Today—Pentecost 2026—the Church still pretends it’s a birthday party. Balloons, white and red, maybe a dove on the bulletin. Soft music. “Come, Holy Spirit.” Everyone smiles and claps to the guitar folk song the liturgist or music director selected from the gnostic tripe peddled as music.

Fr. John Hardon would have thrown the bulletin (and possibly the music director and liturgist) in the trash.

He called Pentecost what it actually was: the D-Day of the Church. Not a gentle breeze. A roaring gale. A localized volcanic roar that made the whole city of Jerusalem stop and stare. People didn’t run away from the sound like sane humans do during a hurricane. They ran toward it. That wasn’t psychology. That was Divine Strategy.

Because on that day the third Person of the Trinity didn’t come to comfort the apostles.

He came to arm them. (Like with top shelf military tools, no less)

The Mayhem at Calvary vs. the Invasion at Pentecost

Fr. Hardon was mercilessly precise about the divine persons and their attributed works.

• The Father is the power behind creation and the master plan.

• The Son is the wisdom who became flesh, taught, suffered, and redeemed.

• The Holy Spirit is the love who sanctifies: proceeding from Father and Son to set the world on fire.

At Calvary the plan exploded into visible mayhem. The Father’s power allowed the betrayal, the scourging, the nails. The Son’s wisdom hung on the cross in apparent defeat, crying out in abandonment. The Spirit was active, yes—but hidden. The darkness at noon, the earthquake, the torn veil… it looked like the mission had failed. It looked like hell had won.
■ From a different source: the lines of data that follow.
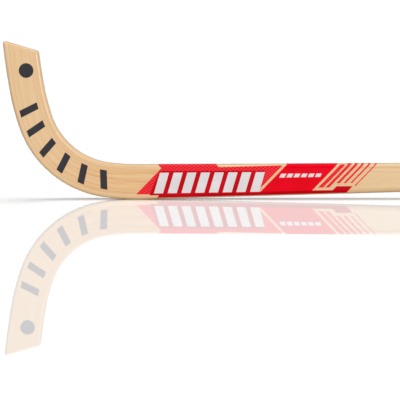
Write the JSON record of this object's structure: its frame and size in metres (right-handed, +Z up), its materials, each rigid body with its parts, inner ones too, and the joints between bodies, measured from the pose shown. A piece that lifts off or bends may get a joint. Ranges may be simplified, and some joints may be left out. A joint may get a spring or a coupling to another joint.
{
  "type": "rink hockey stick",
  "caption": "Bent laminated wooden stick with a flat-sided upturned hook, a tapering shaft and printed film panels, for striking and steering a ball on a rink.",
  "frame": {"origin": "centre of the underside of the stick's bounding box, which is the level of the heel it stands on", "axes": "+X along the straight shaft towards the butt (the toe is at -X), +Y through the thickness, +Z up, the way the hook points"},
  "size_m": [0.9358, 0.0208, 0.2058],
  "materials": {
    "edge_ply": "clear lacquered ash, straight grain along the ply",
    "core_ply_warm": "clear lacquered ash, straight grain along the ply, slightly warmer",
    "core_ply_pale": "clear lacquered ash, straight grain along the ply, slightly paler",
    "glass_fibre": "resin-soaked glass fibre between two plies, flush with the wood",
    "weave_red_film": "printed film with a fine woven pattern in two reds",
    "red_film": "plain glossy red film",
    "deep_red_film": "plain glossy deep red film",
    "white_film": "white film",
    "black_film": "near-black film"
  },
  "bodies": {
    "root": {"inner_ply": "edge_ply", "inner_fibre_layer": "glass_fibre", "core_ply_1": "core_ply_warm", "core_ply_2": "core_ply_pale", "core_ply_3": "core_ply_warm", "core_ply_4": "core_ply_pale", "core_ply_5": "core_ply_warm", "outer_fibre_layer": "glass_fibre", "outer_ply": "edge_ply", "front_weave_panel": "weave_red_film", "front_plain_panel": "red_film", "front_lower_strip": "deep_red_film", "front_stripes": "weave_red_film", "front_mark_backing": "deep_red_film", "front_white_blocks": "white_film", "front_white_dashes": "white_film", "front_hook_bars": "black_film", "front_toe_disc": "black_film", "back_weave_panel": "weave_red_film", "back_plain_panel": "red_film", "back_lower_strip": "deep_red_film", "back_stripes": "weave_red_film", "back_mark_backing": "deep_red_film", "back_white_blocks": "white_film", "back_white_dashes": "white_film", "back_hook_bars": "black_film", "back_toe_disc": "black_film"}
  },
  "joints": []
}
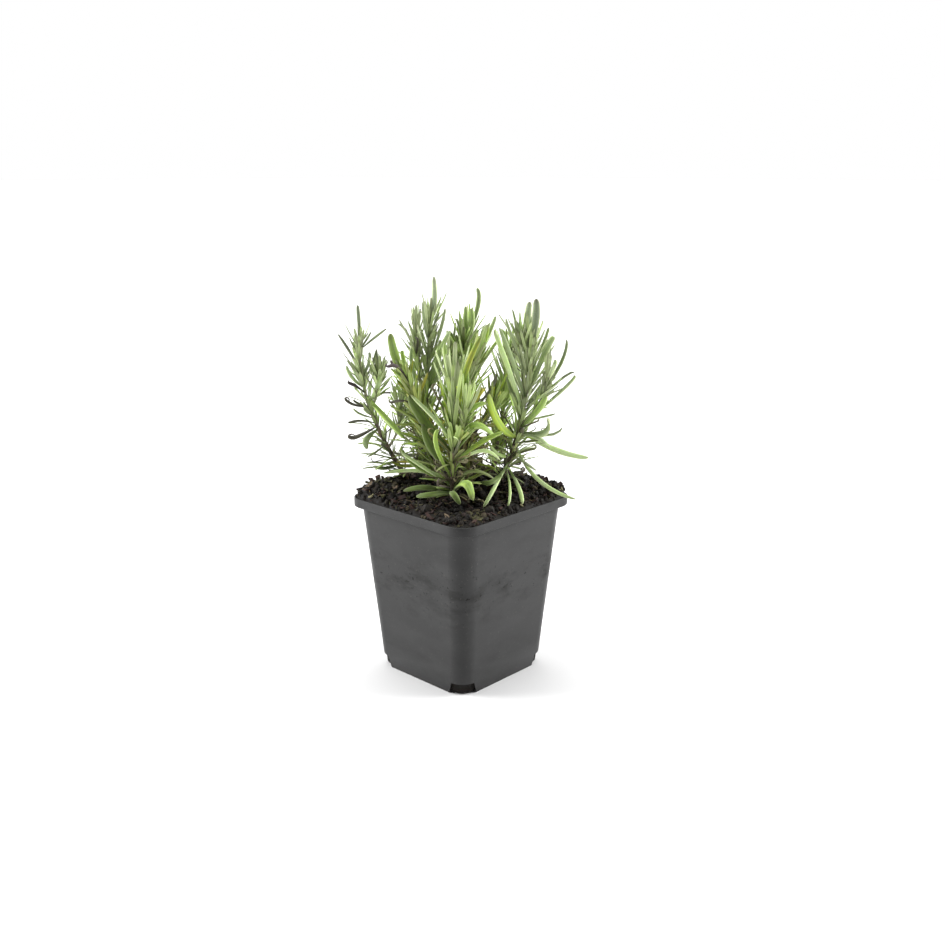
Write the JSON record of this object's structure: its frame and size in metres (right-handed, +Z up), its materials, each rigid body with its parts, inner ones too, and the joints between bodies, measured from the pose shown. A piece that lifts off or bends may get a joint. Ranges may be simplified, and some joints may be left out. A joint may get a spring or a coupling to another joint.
{
  "type": "potted lavender",
  "caption": "Young lavender plant with upright leafy stems, standing in potting soil in a small square tapered plastic nursery pot.",
  "frame": {"origin": "centre of the pot's flat underside, on the plane it stands on", "axes": "+Z up; the pot's four faces point along X and Y; the pot's corner towards +X and -Y is the one nearest the camera in the picture"},
  "size_m": [0.1117, 0.0972, 0.219],
  "materials": {
    "pot_plastic": "dark grey thin moulded plastic, satin, faintly smudged",
    "potting_soil": "moist dark peat with bits of bark and fibre",
    "lavender": "grey-green downy leaves, fresh yellow-green lower leaves, brown woody stem feet"
  },
  "bodies": {
    "root": {"pot": "pot_plastic", "potting_soil": "potting_soil", "stem_left": "lavender", "stem_tall": "lavender", "stem_back": "lavender", "stem_right": "lavender", "stem_front": "lavender", "stem_middle": "lavender", "stem_near_left": "lavender", "stem_rear_right": "lavender", "stem_rear_left": "lavender", "stem_rear": "lavender"}
  },
  "joints": []
}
Then came Sunday. The empty tomb. Forty days of appearances. And then—Pentecost.

The same Trinity that allowed the Son to be crushed now unleashed the Spirit with noise, wind, and fire. Not a dove cooing. Tongues of flame splitting from one central blaze and landing on each head. The apostles, who had hidden in fear after the crucifixion, suddenly became firebrands who spoke languages they never learned and converted 3,000 in one afternoon.

Fr. Hardon’s point: Calvary was the sacrifice. Pentecost was the declaration of war.

The Church wasn’t born at Pentecost to be nice. She was born to propagate—to spread like an invading army. Hardon said it flat: the Church as Mystical Body was born on Calvary. The Church as Catholic—meant to conquer the world—began on Pentecost.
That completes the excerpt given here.